Shelley, Stendhal, Browning, James, Cocteau, Byron, Proust, Ruskin, Mann, Pound, Hemingway, entre otros, escribieron sobre Venecia. Pero no sólo han sido los grandes; con ella han querido probar suerte todos los escritores que buscaron allí la felicidad, incluso los que llegaron simplemente para admirarla o pasar un rato seducidos por su literatura. De hecho, como dejó escrito Predrag Matvejevic, «es más fácil clasificar los jardines y las flores que crecen en ellos que los libros sobre Venecia». Y recalcó Joseph Brodsky: «En este lugar puede derramarse una lágrima en distintas ocasiones. Asumiendo que la belleza consiste en la distribución de la luz en la forma que más agrada a la retina, una lágrima es el reconocimiento, tanto de la retina como de la lágrima, de su incapacidad de retener la belleza. En general, el amor llega con la velocidad de la luz; la separación, con la del sonido».

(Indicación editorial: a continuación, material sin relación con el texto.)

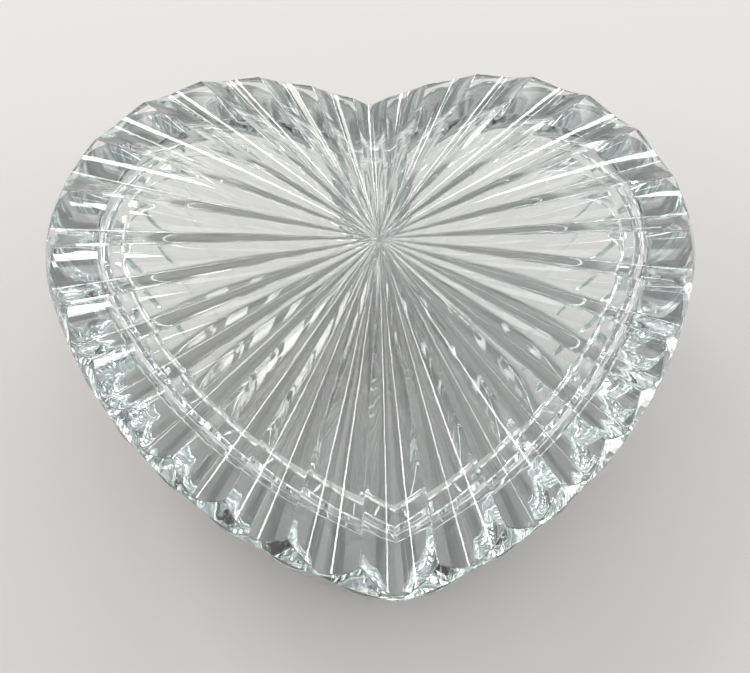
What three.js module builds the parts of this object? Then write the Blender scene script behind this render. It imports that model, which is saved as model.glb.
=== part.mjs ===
// Heart-shaped crystal trinket box: a deep fluted bowl and a loose sunburst lid.
// Millimetres, +Z up. The heart's tip points to -Y and its notch to +Y, and it
// mirrors left to right in the plane X = 0.
import * as THREE from 'three';

// ---- Heart outline -----------------------------------------------------------
// Half of the lid's edge in plan, from the notch round the right lobe to the tip,
// as tangent arcs that all turn the same way. The point (0, 0) is the hub of the
// sunburst, where every pleat meets.
const NOTCH_Y = 36.4;
const NOTCH_HEADING = 26.3;
const HEART_ARCS = [
  { radius: 90, sweep: 11.9 }, // shallow rise out of the notch
  { radius: 38.4, sweep: 124.5 }, // lobe
  { radius: 93.6, sweep: 53.8 }, // flank
  { radius: 4, sweep: 25 }, // rounded tip
];
const ARC_STEP = 0.5; // degrees between outline points

// ---- Sunburst ----------------------------------------------------------------
const PITCH = 12; // degrees from one valley to the next
const COLUMNS = 120; // directions the surfaces are drawn through
const STEP = 360 / COLUMNS;

// ---- Lid ---------------------------------------------------------------------
const GAP = 0.3; // between the lid's underside and the bowl's lip
const EDGE = 1.7; // upright band round the lid's lower edge
const WALL_IN = 3.3; // above the band the wall leans in this far, up to the ridges
const WALL_SLOPE = 1.5; // rise per mm of that lean
const PLEAT_FALL = 0.0655; // valleys fall this much per mm away from the hub
const HOLLOW = 0.012; // each face is ground hollow by this much per mm from the hub
const RIM_OUT = 10.4; // locating rim, outer face inside the edge
const RIM_IN = 15; // locating rim, inner face inside the edge
const RIM_DEPTH = 3;
const RIM_DRAFT = 1.3; // the rim's outer face leans in this much on its way down
const RIM_BACK_DRAFT = 0.5; // and its inner face leans out this much
const RIM_ROUND = 0.5; // radius of its lower edges

// ---- Bowl --------------------------------------------------------------------
const BOWL_HEIGHT = 43;
const GROOVE = 1.2; // grooves between the flutes would be this far inside the lid's edge
const FLUTE = 1.9; // and crests stand out this far from them
const FLUTE_CURVE = 0.62; // sine of the slope of a flute's side at its groove
const GROOVE_ROUND = 0.22; // half width of a groove's hollow rounding, in half flutes
const CAVITY = 9.6; // cavity wall inside the lid's edge, at the lip
const LIP_ROUND = 0.8; // radius of the lip's edges
const DRAFT = 0.4; // cavity wall and flutes lean in this much on their way down
const FLOOR = 8; // glass under the cavity
const CORNER = 6; // radius between the cavity's wall and floor
const HEEL = 11; // height over which the side curves in under the bowl
const FOOT = 6.4; // outer edge of the ring it stands on, inside the lid's edge
const FOOT_WIDTH = 6;
const FOOT_FLUTE = 0.6; // share of a flute's depth that is left at the foot
const RECESS = 1.2; // underside is hollow inside that ring
const RECESS_SLOPE = 1.2; // the step up into it leans in this much
const ROUND_STEPS = 3; // flat steps round a curved corner

// ---- Outline in plan ---------------------------------------------------------
const rad = THREE.MathUtils.degToRad;

function halfOutline() {
  const points = [new THREE.Vector2(0, NOTCH_Y)];
  let at = points[0].clone();
  let heading = NOTCH_HEADING;
  for (const { radius, sweep } of HEART_ARCS) {
    const h = rad(heading);
    const centre = new THREE.Vector2(at.x + radius * Math.sin(h), at.y - radius * Math.cos(h));
    const steps = Math.ceil(sweep / ARC_STEP);
    for (let i = 1; i <= steps; i += 1) {
      const a = rad(heading - (sweep * i) / steps);
      at = new THREE.Vector2(centre.x - radius * Math.sin(a), centre.y + radius * Math.cos(a));
      points.push(at);
    }
    heading -= sweep;
  }
  return points.filter((p) => p.x >= 0);
}

const outline = halfOutline();

// Directions are degrees from the tip, and the heart is the same at -a and at a.
const folded = (a) => Math.abs(((a + 180) % 360) - 180);

// Distance from the hub to the heart's outline.
function outlineRadius(a) {
  const t = rad(folded(a));
  const dir = new THREE.Vector2(Math.sin(t), -Math.cos(t));
  for (let i = 1; i < outline.length; i += 1) {
    const p = outline[i - 1];
    const q = outline[i];
    const sp = dir.cross(p);
    const sq = dir.cross(q);
    if (sp >= 0 && sq <= 0) {
      const k = sp === sq ? 0 : sp / (sp - sq);
      return new THREE.Vector2().lerpVectors(p, q, k).length();
    }
  }
  return outline[outline.length - 1].length();
}

// Shortest way from a point to the outline of the whole heart.
function outlineGap(x, y) {
  let best = Infinity;
  for (let i = 1; i < outline.length; i += 1) {
    const p = outline[i - 1];
    const q = outline[i];
    const ux = q.x - p.x;
    const uy = q.y - p.y;
    const k = THREE.MathUtils.clamp(((x - p.x) * ux + (y - p.y) * uy) / (ux * ux + uy * uy), 0, 1);
    best = Math.min(best, Math.hypot(x - p.x - k * ux, y - p.y - k * uy));
  }
  return best;
}

// Distance from the hub to the curve that runs `inset` inside the outline, or
// outside it when `inset` is negative.
function insetRadius(a, inset) {
  const t = rad(folded(a));
  const edge = outlineRadius(a);
  let low = 0;
  let high = edge * 1.5;
  for (let i = 0; i < 40; i += 1) {
    const r = (low + high) / 2;
    const side = r < edge ? 1 : -1;
    const inside = side * outlineGap(r * Math.sin(t), -r * Math.cos(t));
    if (inside > inset) {
      low = r;
    } else {
      high = r;
    }
  }
  return (low + high) / 2;
}

// One round flute between two valleys of the sunburst: 1 at its crest, on a circular
// arc that would reach 0 at its grooves if they weren't rounded out.
function hump(a) {
  const x = Math.abs((a % PITCH) / (PITCH / 2) - 1);
  const inner = 1 - GROOVE_ROUND;
  const edge = Math.sqrt(1 - FLUTE_CURVE ** 2);
  const cosine = Math.sqrt(1 - (FLUTE_CURVE * Math.min(x, inner)) ** 2);
  const slope = (FLUTE_CURVE ** 2 * inner) / cosine;
  const into = Math.max(0, x - inner);
  return (cosine - edge - slope * (into - into ** 2 / (2 * GROOVE_ROUND))) / (1 - edge);
}

// ---- Solids from rings ---------------------------------------------------------
// A closed skin from a top centre point, through rings of points, to a bottom
// centre point. Each ring is a function from a direction to {r, z}.
function ringSolid(topZ, rings, bottomZ) {
  const xyz = [0, 0, topZ];
  for (const ring of rings) {
    for (let j = 0; j < COLUMNS; j += 1) {
      const { r, z } = ring(j * STEP);
      const t = rad(j * STEP);
      xyz.push(r * Math.sin(t), -r * Math.cos(t), z);
    }
  }
  xyz.push(0, 0, bottomZ);
  const last = xyz.length / 3 - 1;
  const index = [];
  for (let j = 0; j < COLUMNS; j += 1) {
    const k = (j + 1) % COLUMNS;
    index.push(0, 1 + j, 1 + k);
    for (let n = 0; n + 1 < rings.length; n += 1) {
      const a = 1 + n * COLUMNS;
      const b = a + COLUMNS;
      index.push(a + j, b + j, b + k);
      index.push(a + j, b + k, a + k);
    }
    const end = 1 + (rings.length - 1) * COLUMNS;
    index.push(last, end + k, end + j);
  }
  const geometry = new THREE.BufferGeometry();
  geometry.setAttribute('position', new THREE.Float32BufferAttribute(xyz, 3));
  geometry.setIndex(index);
  return geometry;
}

const level = (inset, z) => (a) => ({ r: insetRadius(a, inset), z });

// Rings along a quarter ellipse that is upright at (inset0, z0) and flat at (inset1, z1).
function quarter(inset0, z0, inset1, z1, ring) {
  const rings = [];
  for (let i = 0; i <= ROUND_STEPS; i += 1) {
    const q = ((Math.PI / 2) * i) / ROUND_STEPS;
    const inset = inset0 + (inset1 - inset0) * (1 - Math.cos(q));
    rings.push(ring(inset, z0 + (z1 - z0) * Math.sin(q)));
  }
  return rings;
}

// ---- Lid -----------------------------------------------------------------------
const LID_UNDER = BOWL_HEIGHT + GAP;
const LID_TOP = LID_UNDER + EDGE + WALL_IN * WALL_SLOPE;

// Fall of the pleated top, per mm from the hub: none along a ridge, most along a
// valley, straight between them apart from the hollow in the middle of the face.
function pleatFall(a) {
  const toRidge = Math.abs((a % PITCH) - PITCH / 2) / (PITCH / 2);
  return PLEAT_FALL * toRidge + HOLLOW * 4 * toRidge * (1 - toRidge);
}

// Where the pleated top meets the leaning wall.
function crown(a) {
  const t = rad(folded(a));
  const fall = pleatFall(a);
  let low = 0;
  let high = outlineRadius(a);
  for (let i = 0; i < 40; i += 1) {
    const r = (low + high) / 2;
    const lean = WALL_IN - outlineGap(r * Math.sin(t), -r * Math.cos(t));
    if (r * fall > lean * WALL_SLOPE) {
      low = r;
    } else {
      high = r;
    }
  }
  return { r: low, z: LID_TOP - low * fall };
}

const RIM_FOOT = LID_UNDER - RIM_DEPTH;
const RIM_FRONT = RIM_OUT + RIM_DRAFT;
const RIM_BACK = RIM_IN - RIM_BACK_DRAFT;

const lidShape = ringSolid(
  LID_TOP,
  [
    crown,
    level(0, LID_UNDER + EDGE),
    level(0, LID_UNDER),
    level(RIM_OUT, LID_UNDER),
    ...quarter(RIM_FRONT, RIM_FOOT + RIM_ROUND, RIM_FRONT + RIM_ROUND, RIM_FOOT, level),
    ...quarter(RIM_BACK, RIM_FOOT + RIM_ROUND, RIM_BACK - RIM_ROUND, RIM_FOOT, level).reverse(),
    level(RIM_IN, LID_UNDER),
  ],
  LID_UNDER,
);

// ---- Bowl ----------------------------------------------------------------------
const fluted = (inset, z, share = 1) => (a) => ({
  r: insetRadius(a, inset) + FLUTE * share * hump(a),
  z,
});

const heelFlute = (inset, z) => fluted(inset, z, THREE.MathUtils.lerp(FOOT_FLUTE, 1, z / HEEL));

const bowlShape = ringSolid(
  FLOOR,
  [
    ...quarter(CAVITY + DRAFT, FLOOR + CORNER, CAVITY + CORNER, FLOOR, level).reverse(),
    ...quarter(CAVITY, BOWL_HEIGHT - LIP_ROUND, CAVITY - LIP_ROUND, BOWL_HEIGHT, level),
    ...quarter(GROOVE, BOWL_HEIGHT - LIP_ROUND, GROOVE + LIP_ROUND, BOWL_HEIGHT, fluted).reverse(),
    ...quarter(GROOVE + DRAFT, HEEL, FOOT, 0, heelFlute),
    level(FOOT + FOOT_WIDTH, 0),
    level(FOOT + FOOT_WIDTH + RECESS_SLOPE, RECESS),
  ],
  RECESS,
);

// ---- Assembly --------------------------------------------------------------------
function crystal(name, geometry) {
  geometry.computeVertexNormals();
  const material = new THREE.MeshStandardMaterial({
    color: 0xeef3f2,
    roughness: 0.03,
    metalness: 0,
    transparent: true,
    opacity: 0.35,
    flatShading: true,
  });
  material.name = name;
  const mesh = new THREE.Mesh(geometry, material);
  mesh.name = name;
  return mesh;
}

// The origin is under the middle of the box's footprint.
const all = new THREE.Box3();
for (const shape of [lidShape, bowlShape]) {
  shape.computeBoundingBox();
  all.union(shape.boundingBox);
}
const middle = all.getCenter(new THREE.Vector3());
for (const shape of [lidShape, bowlShape]) {
  shape.translate(0, -middle.y, 0);
}

const group = new THREE.Group();
group.name = 'heart_trinket_box';
group.add(crystal('bowl', bowlShape));
group.add(crystal('lid', lidShape));

export default group;
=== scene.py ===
# Heart-shaped crystal trinket box: a deep fluted bowl under a loose sunburst lid.
# Metres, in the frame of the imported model: +Z up, tip of the heart to -Y. Shapes are
# worked out in millimetres about the hub of the sunburst, then scaled by MM.
import math

import bpy
import numpy as np
from mathutils import Matrix, Vector


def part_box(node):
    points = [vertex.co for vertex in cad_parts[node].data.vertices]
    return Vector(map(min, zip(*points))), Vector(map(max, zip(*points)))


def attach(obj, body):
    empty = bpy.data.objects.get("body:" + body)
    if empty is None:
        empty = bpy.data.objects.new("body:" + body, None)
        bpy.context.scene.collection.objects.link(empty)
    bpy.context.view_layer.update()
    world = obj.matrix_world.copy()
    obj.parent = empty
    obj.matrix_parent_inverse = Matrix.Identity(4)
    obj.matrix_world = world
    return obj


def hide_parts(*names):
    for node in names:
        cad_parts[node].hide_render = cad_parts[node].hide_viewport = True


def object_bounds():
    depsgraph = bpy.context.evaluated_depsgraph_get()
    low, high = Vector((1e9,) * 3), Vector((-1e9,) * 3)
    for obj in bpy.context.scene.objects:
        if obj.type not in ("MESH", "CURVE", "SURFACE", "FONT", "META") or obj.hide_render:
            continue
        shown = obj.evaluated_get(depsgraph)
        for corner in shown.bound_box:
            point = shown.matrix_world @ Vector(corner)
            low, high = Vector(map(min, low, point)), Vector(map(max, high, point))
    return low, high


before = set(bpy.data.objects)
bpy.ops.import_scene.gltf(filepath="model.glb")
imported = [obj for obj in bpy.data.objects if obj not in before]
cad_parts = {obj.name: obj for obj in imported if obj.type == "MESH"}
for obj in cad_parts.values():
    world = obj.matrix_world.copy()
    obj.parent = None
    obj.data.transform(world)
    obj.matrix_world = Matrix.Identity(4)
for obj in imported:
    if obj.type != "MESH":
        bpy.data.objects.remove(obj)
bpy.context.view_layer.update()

MM = 0.001

# ---- Heart outline in plan -------------------------------------------------------
NOTCH_Y = 36.4  # notch from the hub
NOTCH_HEADING = 26.3  # degrees above +X in which the outline leaves the notch
HEART_ARCS = ((90, 11.9), (38.4, 124.5), (93.6, 53.8), (4, 25))  # radius, sweep
ARC_STEP = 0.5  # degrees between outline points

PITCH = 12  # degrees from one valley of the sunburst to the next

# ---- Lid -------------------------------------------------------------------------
EDGE = 1.7  # upright band round the lid's lower edge
WALL_IN = 3.3  # above the band the wall leans in this far
WALL_SLOPE = 1.5  # rise per mm of that lean
PLEAT_FALL = 0.0655  # valleys fall this much per mm away from the hub
HOLLOW = 0.012  # each face is ground hollow by this much per mm from the hub
RIDGE_ROUND = 0.035  # half width of the rounding on a ridge, in face widths
VALLEY_ROUND = 0.07  # and of the rounding in a valley
RIM_OUT = 10.4  # locating rim, outer face inside the lid's edge
RIM_IN = 15  # and its inner face
RIM_DEPTH = 3
RIM_DRAFT = 1.3  # the rim's outer face leans in this much on its way down
RIM_BACK_DRAFT = 0.5  # and its inner face leans out this much
RIM_ROUND = 0.5  # radius of the lower edges of the rim and of the lid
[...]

Venecias, como el propio Morand se encargó de explicar, son retazos de una vida, sin relación entre sí. El escritor murió pocos años después de que en palacio Papadopoli se reuniesen sabios de todos los países para intentar salvar a la ciudad de las mareas adriáticas y recuperar el equilibrio natural de la laguna cuya agua había sido absorbida durante largo tiempo por Porto Marghera y Mestre. Se desvanecía el santuario de la religión de la belleza de Proust, mientras cientos de turistas en pantalón corto hacían inclinarse a los vaporetti sobre el fango del pasado. «Venecia se está ahogando ¿Será quizá lo más hermoso que le pueda ocurrir», se preguntó el escritor.

Byron decía que Venecia es la máscara de Italia que, según Ana Ajmátova, «es un sueño que vuelve durante el resto de tu vida». Pero la Serenísima, aunque forma parte de ese gran parque temático de la antigüedad, del arte y de la historia, no se asocia fácilmente a una idea de italianeidad. Venecia únicamente podría ser la máscara de Italia por lo que esconde que no es menos que lo que exhibe, pero un veneciano jamás visita el resto del país, lo mismo que a un sevillano le cuesta subir hasta Madrid o a uno de Lausana desplazarse a Ginebra. Los venecianos aprenden a ser diferentes desde niños en el mismo momento en que, en vez de comprarles bicicletas como a otros, les regalan vaporettos en miniatura para navegar por los canales.

Lo que esconde Venecia como es obvio no se encuentra a la vista. No está en la Plaza de San Marcos ni en el puente del Rialto, que como escribió Paul Morand era en su época una especie de Brooklyn Bridge; ni en las terrazas del Quadri, donde Wagner escuchaba su propia música; ni en el Florian, el café que fundó en 1720 un tal Florian Francesconi y que frecuentaron Goldoni, Goethe y Casanova, además de Gasparo Gozzi, Foscolo, Canova, Shopenhauer, Rubinstein, la Callas y Silvio Pellico, entre otros notables. Los secretos cobran vida en los paseos al atardecer por el Campo de San Polo, en Cannaregio Norte o en Santa Croce. En las ocultas bodegas o embarcándose hasta la isla de Pellestrina que cierra la laguna al sur del Lido. O refugiándose del mundo exterior en la iglesia de San Zacarías, donde se puede tocar el cielo con los dedos observando la Virgen con el Niño en el retablo del gran Giovanni Bellini.

Paul Morand se ocupa en Venecias del mundo que fue, desde los viajes acompañando a sus padres en los primeros años del siglo pasado -«durante mi primera evasión a los veinte años me arroje sobre Italia como quien se arroja sobre el cuerpo de una mujer»- y se despide de él en los setenta, a la altura de los Giardini, ofreciéndole su cantimplora de grappa a una joven valquiria cuyas axilas despiden olor a puerro y sus nalgas, a venado.

«-Se puede retroceder al mono o al lobo en seis meses -empecé- pero para ser un Platón, se habrán necesitado millones de años... En lo que se refiere a imaginar Venecia..

-Me cago en Venecia- contestó la valquiria.

-Déjeles eso a las palomas, señorita...- dije al recuperar mi cantimplora vacía».